==== Data listing ====

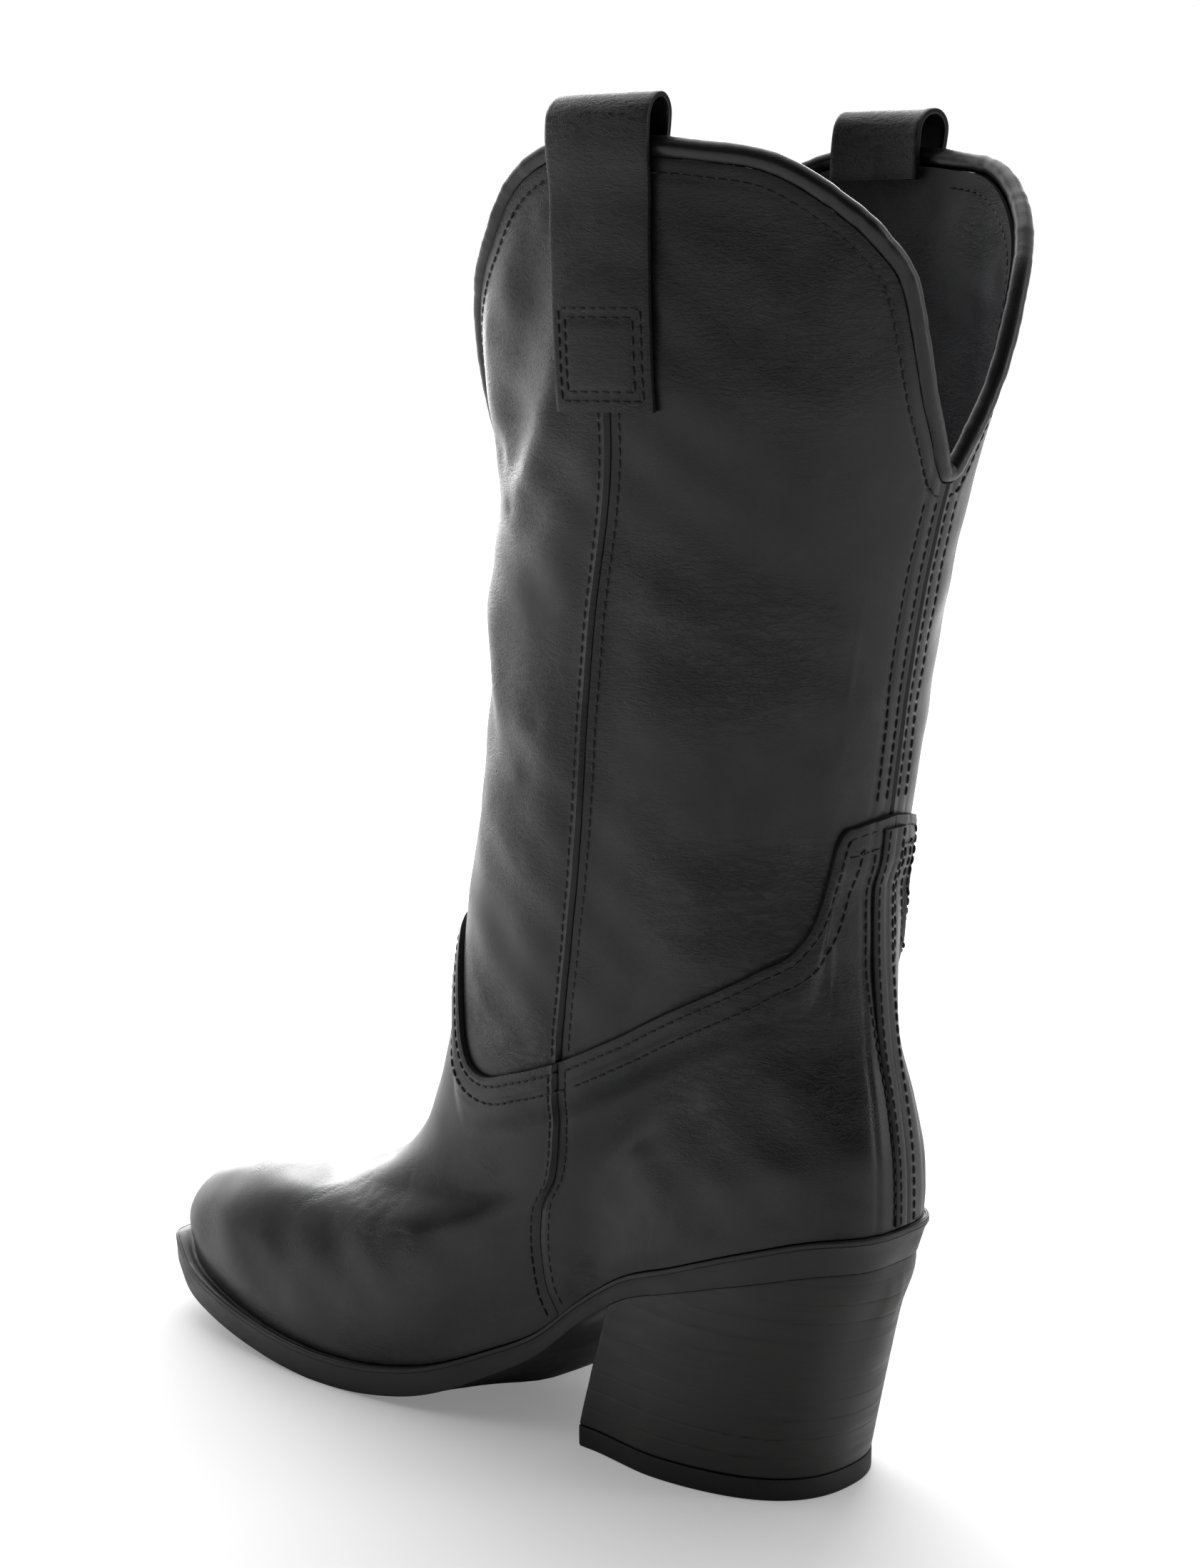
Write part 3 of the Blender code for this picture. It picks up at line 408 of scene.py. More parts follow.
def bottom_turns():
    """Stations along the bottom: those of the upper's lower edge, and one at each end."""
    front = FRONT_TURNS[(FRONT_TURNS > SIDE) & (FRONT_TURNS < 180)]
    stations = (back_turn(BACK_TURNS[1:], 0.0), front_turn(front, 0.0), (1.0, 177.0))
    return np.sort(np.concatenate(stations))


HEEL_LEAN = 0.92           # how the heel's slant eases off towards the ground
HEEL_RUN = np.array((0, 0.10, 0.22, 0.36, 0.50, 0.63, 0.74, 0.83, 0.90, 0.95, 0.985, 0.997))


def heel_ground_outline(inset):
    """Left and right points of the heel's outline at the ground, breast to back."""
    y = BREAST_Y_GROUND + (HEEL_BACK_GROUND - BREAST_Y_GROUND) * HEEL_RUN
    full = 0.84 + 0.16 * smoothstep(0, 0.45, HEEL_RUN)
    half = (HEEL_HALF_WIDTH - inset) * full * (1 - HEEL_RUN ** 4.2) ** (1 / 2.3)
    return y, -half, half


def heel_seat_outline():
    """The same where the block meets the rand, just inside the rand's lower edge."""
    back = OUTSOLE_LEDGE_HEEL - OUTSOLE_TAPER - REAR_TAPER - 0.2 * MM
    y = BREAST_Y + (back - BREAST_Y) * HEEL_RUN
    turns = bottom_turns()
    reach = (ledge_at(turns) - rand_taper(turns) - 0.2 * MM)[:, None]
    sides = []
    for sign in (-1, 1):
        points, out = outline_frame(sign * turns)
        edge = points + out * reach
        sides.append(np.interp(-y, -edge[:, 1], edge[:, 0]))
    return y, *sides


def heel_section(share, inset=0.0):
    """The block's outline part of the way down from the seat to the ground."""
    lean = share ** HEEL_LEAN
    return [seat + (ground - seat) * lean
            for seat, ground in zip(heel_seat_outline(), heel_ground_outline(inset))]


# ---------------------------------------------------------------- place in the frame
lift_low, lift_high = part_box("heel_top_lift")
SHIFT = np.array(((lift_low.x + lift_high.x) / 2, lift_low.y - BREAST_Y_GROUND, lift_low.z))


def gauss(value, width):
    return np.exp(-(value / width) ** 2)


# ------------------------------------------------------------- distances on the form
def speed(turn, level):
    """Metres of leather for one degree of turn."""
    return np.linalg.norm(form(turn + 0.5, level) - form(turn - 0.5, level), axis=-1)


def rise(turn, level):
    """Metres of leather for one unit of level."""
    low = np.clip(level - 0.004, 0, 1)
    high = np.clip(level + 0.004, 0, 1)
    span = np.maximum(high - low, 1e-6)
    return np.linalg.norm(form(turn, high) - form(turn, low), axis=-1) / span


def below_line(line, turn, level, pace, climb):
    """Distance below a line round the boot, square to the line."""
    turn = folded(turn)
    slope = (line(turn + 0.4) - line(turn - 0.4)) / 0.8
    return (line(turn) - level) * climb / np.sqrt(1 + (slope * climb / pace) ** 2)


def beside(turn, level, distance, steps=4):
    """Moves a run of points sideways along the form, downwards where distance is positive."""
    turn = np.array(turn, float)
    level = np.array(level, float)
    for _ in range(steps):
        along = unit(np.gradient(form(turn, level), axis=0))
        side = np.cross(along, normal(turn, level))
        side *= np.where(side[:, 2:] > 0, -1, 1)
        a = (form(turn + 0.2, level) - form(turn - 0.2, level)) / 0.4
        above, under = (form(turn, np.clip(level + step, 0, 1)) for step in (0.002, -0.002))
        b = (above - under) / 0.004
        aa, bb, ab = (a * a).sum(1), (b * b).sum(1), (a * b).sum(1)
        want = side * (distance / steps)
        wa, wb = (want * a).sum(1), (want * b).sum(1)
        det = aa * bb - ab * ab
        turn = turn + (wa * bb - wb * ab) / det
        level = level + (wb * aa - wa * ab) / det
    return turn, level


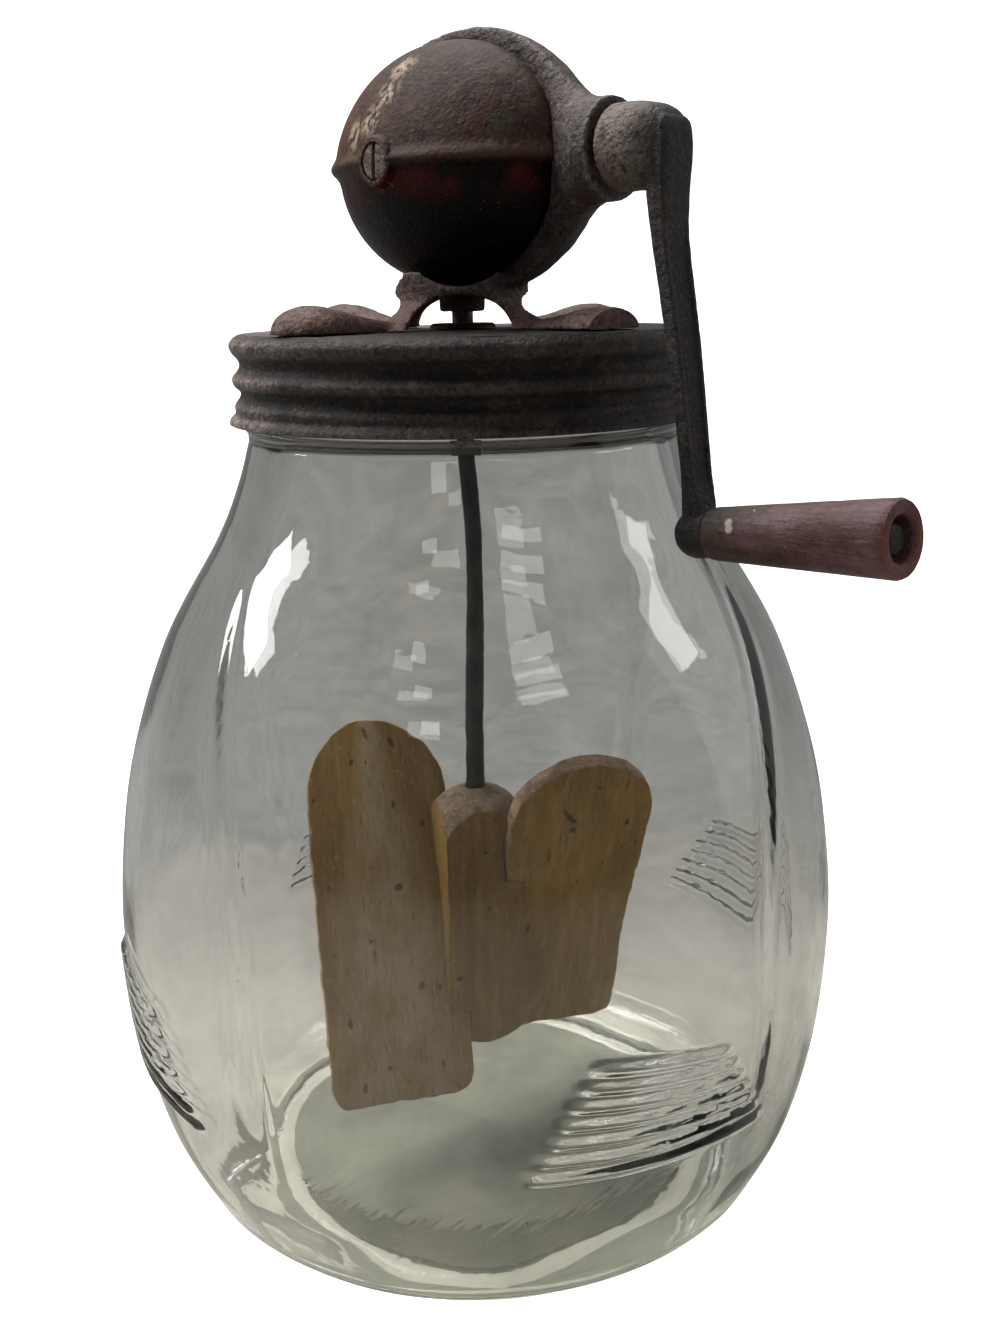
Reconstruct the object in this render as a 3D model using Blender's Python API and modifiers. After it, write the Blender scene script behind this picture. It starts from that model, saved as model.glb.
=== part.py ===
"""Hand cranked butter churn: a glass jar, a screw lid that carries a bevel gear head, and a wooden dasher.

Metres, +Z up. The origin is the middle of the jar's base. The crank axis lies along +X, and the gear
case's cover faces -Y.
"""

import math

import bmesh
import bpy
from mathutils import Matrix, Vector

# Clearances and overruns
SEAT_GAP = 0.0003           # between two pieces that touch
RUNNING_GAP = 0.0003        # round a shaft in its hole
SIDE_PLAY = 0.0006          # along a shaft, at each end of what turns
CUT_OVERRUN = 0.004         # how far a cutter reaches past what it cuts
SEATED_DEPTH = 0.0012       # how far a united shape reaches into its neighbour
WELD_DISTANCE = 0.000005    # points this close are one point

# Glass jar
JAR_HEIGHT = 0.2340
JAR_BELLY_RADIUS = 0.0986
JAR_MOUTH_RADIUS = 0.0512
JAR_WALL = 0.0042
JAR_FLOOR = 0.0065
JAR_FINISH_HEIGHT = 0.0200  # from the shoulder up to the rim
JAR_FINISH_WALL = 0.0028    # under the thread
JAR_NECK_STEP = 0.0016      # how far the neck stands out below the finish
JAR_HEEL_INSET = 0.0281     # from the belly in to the outer edge of the ring that the jar stands on
JAR_RING_WIDTH = 0.0045
JAR_BASE_GROOVE = 0.0060    # width of the groove inside the standing ring
JAR_BASE_GROOVE_DEPTH = 0.0010
JAR_RIM_ROUND = 0.0012
JAR_THREAD_HEIGHT = 0.0018
JAR_THREAD_WIDTH = 0.0032
JAR_THREAD_PITCH = 0.0070
JAR_THREAD_RISE = 0.0050    # from the shoulder up to the lower end of the thread
JAR_THREAD_TURNS_SHARE = 1.2

# Screw lid and its seal
SEAL_THICKNESS = 0.0024
SEAL_INSET = 0.0003         # from the jar's mouth out to the seal's inner edge
SEAL_PROUD = 0.0012         # past the jar's finish
LID_THREAD_GAP = 0.0007     # between the thread and the lid's deepest bead
LID_SHEET = 0.0012
LID_SKIRT = 0.0220
LID_BEAD_DEPTH = 0.0023
LID_FLARE = 0.0010

# Bush in the lid
BUSH_WALL = 0.0025
BUSH_FLANGE_REACH = 0.0030  # past the bush's body
BUSH_FLANGE = 0.0012
BUSH_LENGTH = 0.0050        # below the lid's top face

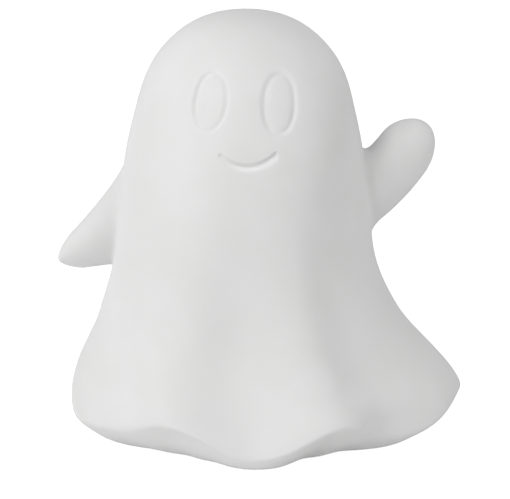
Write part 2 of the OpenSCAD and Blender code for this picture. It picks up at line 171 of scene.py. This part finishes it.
def fold(row, angle, z):
    """How far one fold stands out from the plain body, or in where it is a hollow."""
    at_base, turn, reach, half_width, top_share, full_share = row
    top = top_share * FOLD_TOP
    full = full_share * FOLD_TOP
    middle = at_base + turn * (1.0 - clamp((top - z) / top))
    return reach * FOLD_REACH * ease((top - z) / (top - full)) * lobe(angle - middle, half_width)


def robe_r(angle, z, inset=0.0):
    """Radius of the draped robe, without the turned-under hem."""
    flare = FLARE_REACH * ease((FLARE_TOP - z) / (FLARE_TOP - FLARE_FULL))
    return plain_r(z, inset) + flare + sum(fold(row, angle, z) for row in FOLDS)


def rim_z(angle):
    """Height of the hem's edge."""
    return RIM_LOW + sum(rise * RIM_RISE * lobe(angle - at, half) for at, rise, half in WAVES)


def under_share(angle):
    """How far the hem turns in for each millimetre below its edge."""
    return UNDER_SHARE + sum(extra * lobe(angle - at, half) for at, extra, half in SLOPES)


def skin_r(angle, z, inset=0.0):
    """Radius of the skin: the smaller of robe and turned-under hem, rounded where they meet."""
    edge = rim_z(angle)
    outer = robe_r(angle, z, inset)
    under = robe_r(angle, edge, inset) - under_share(angle) * (edge - z)
    fade = clamp((edge + RIM_FADE - z) / (RIM_FADE / 2.0))
    soft = (RIM_SOFT + RIM_SIDE_SOFT * np.sin(np.radians(angle)) ** 2) * fade
    return (outer + under) / 2.0 - np.sqrt((outer - under) ** 2 / 4.0 + soft * soft)


def on_skin(angle, z, inset=0.0):
    """Points of the skin, last axis x, y, z."""
    r = skin_r(angle, z, inset)
    turn = np.radians(angle)
    x, y, z = np.broadcast_arrays(r * np.sin(turn), -DEPTH_SHARE * r * np.cos(turn), z)
    return np.stack([x, y, z], axis=-1)


def skin_angle(points):
    return np.degrees(np.arctan2(points[..., 0], -points[..., 1] / DEPTH_SHARE))


def skin_distance(points):
    """Distance of points outside the skin, measured level."""
    flat = np.hypot(points[..., 0], points[..., 1] / DEPTH_SHARE)
    return flat - skin_r(skin_angle(points), points[..., 2])


# Face: pressed lines, as depths over the front of the head

# Least level and slope in an eye, so that nothing there is divided by zero
LEAST_LEVEL = 1e-6


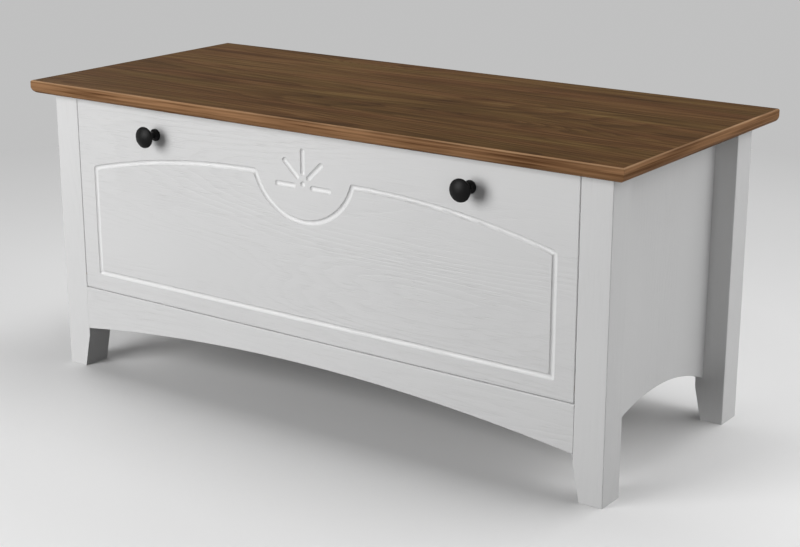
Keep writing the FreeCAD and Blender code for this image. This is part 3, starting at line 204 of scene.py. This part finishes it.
class Shader:
    """One material, with short calls for the nodes that the finishes share."""

    def __init__(self, name):
        self.material = bpy.data.materials.new(name)
        self.material.use_nodes = True
        self.tree = self.material.node_tree
        self.tree.nodes.clear()
        self.surface = self.add("ShaderNodeBsdfPrincipled")
        self.output = self.add("ShaderNodeOutputMaterial")
        self.tree.links.new(self.surface.outputs[0], self.output.inputs["Surface"])
        coordinates = self.add("ShaderNodeTexCoord")
        self.place = coordinates.outputs["Object"]
        self.facing = coordinates.outputs["Normal"]

    def add(self, kind, settings=None, feeds=None):
        """A new node, with its settings and with values or links for its inputs."""
        node = self.tree.nodes.new(kind)
        for key, value in (settings or {}).items():
            setattr(node, key, value)
        for key, value in (feeds or {}).items():
            self.feed(node.inputs[key], value)
        return node

    def feed(self, socket, value):
        """Link a socket to another one, or give it a number or a colour."""
        if isinstance(value, bpy.types.NodeSocket):
            self.tree.links.new(value, socket)
        elif hasattr(value, "__len__") and len(value) == 3 and len(socket.default_value) == 4:
            socket.default_value = (*value, 1.0)
        else:
            socket.default_value = value

    def stretched(self, scale, shift=(0, 0, 0), source=None):
        feeds = {"Vector": source or self.place, "Location": shift, "Scale": scale}
        return self.add("ShaderNodeMapping", feeds=feeds).outputs[0]

    def noise(self, vector, scale=1.0, detail=3.0, roughness=0.5):
        feeds = {"Vector": vector, "Scale": scale, "Detail": detail, "Roughness": roughness}
        return self.add("ShaderNodeTexNoise", feeds=feeds).outputs[0]

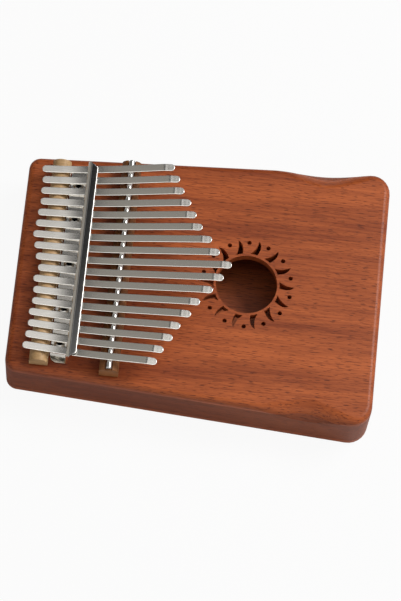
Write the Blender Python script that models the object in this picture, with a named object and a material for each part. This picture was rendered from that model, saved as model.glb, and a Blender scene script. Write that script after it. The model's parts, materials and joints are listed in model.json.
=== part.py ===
# A box kalimba with seventeen steel tines, built piece by piece at its real size.
# Metres, +Z up. The origin is the middle of the underside: +X runs along the box towards
# the sound-hole end, where the tines point, and +Y runs across it.

import math

import bmesh
import bpy

# Gap left between pieces that are glued, screwed or pressed together.
SEAT_GAP = 0.0003

# The box
BODY_LENGTH = 0.185
TAIL_WIDTH = 0.1145
HOLE_END_WIDTH = 0.1366
BODY_HEIGHT = 0.033
TAIL_CORNER_RADIUS = 0.006
HOLE_END_CORNER_RADIUS = 0.010
TOP_ROUND_OVER = 0.003
BOTTOM_ROUND_OVER = 0.001
TOP_BOARD_THICKNESS = 0.005
BACK_BOARD_THICKNESS = 0.004
RAIL_WIDTH = 0.009
TAIL_END_X = -BODY_LENGTH / 2
HOLE_END_X = BODY_LENGTH / 2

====

> Required task
Look above for the line containing "Reconstruct the object". Output from there through the line containing "WELD_DISTANCE = 0.000005", exactly and inclusively.

> Finished exercise
Reconstruct the object in this render as a 3D model using Blender's Python API and modifiers. After it, write the Blender scene script behind this picture. It starts from that model, saved as model.glb.
=== part.py ===
"""Hand cranked butter churn: a glass jar, a screw lid that carries a bevel gear head, and a wooden dasher.

Metres, +Z up. The origin is the middle of the jar's base. The crank axis lies along +X, and the gear
case's cover faces -Y.
"""

import math

import bmesh
import bpy
from mathutils import Matrix, Vector

# Clearances and overruns
SEAT_GAP = 0.0003           # between two pieces that touch
RUNNING_GAP = 0.0003        # round a shaft in its hole
SIDE_PLAY = 0.0006          # along a shaft, at each end of what turns
CUT_OVERRUN = 0.004         # how far a cutter reaches past what it cuts
SEATED_DEPTH = 0.0012       # how far a united shape reaches into its neighbour
WELD_DISTANCE = 0.000005    # points this close are one point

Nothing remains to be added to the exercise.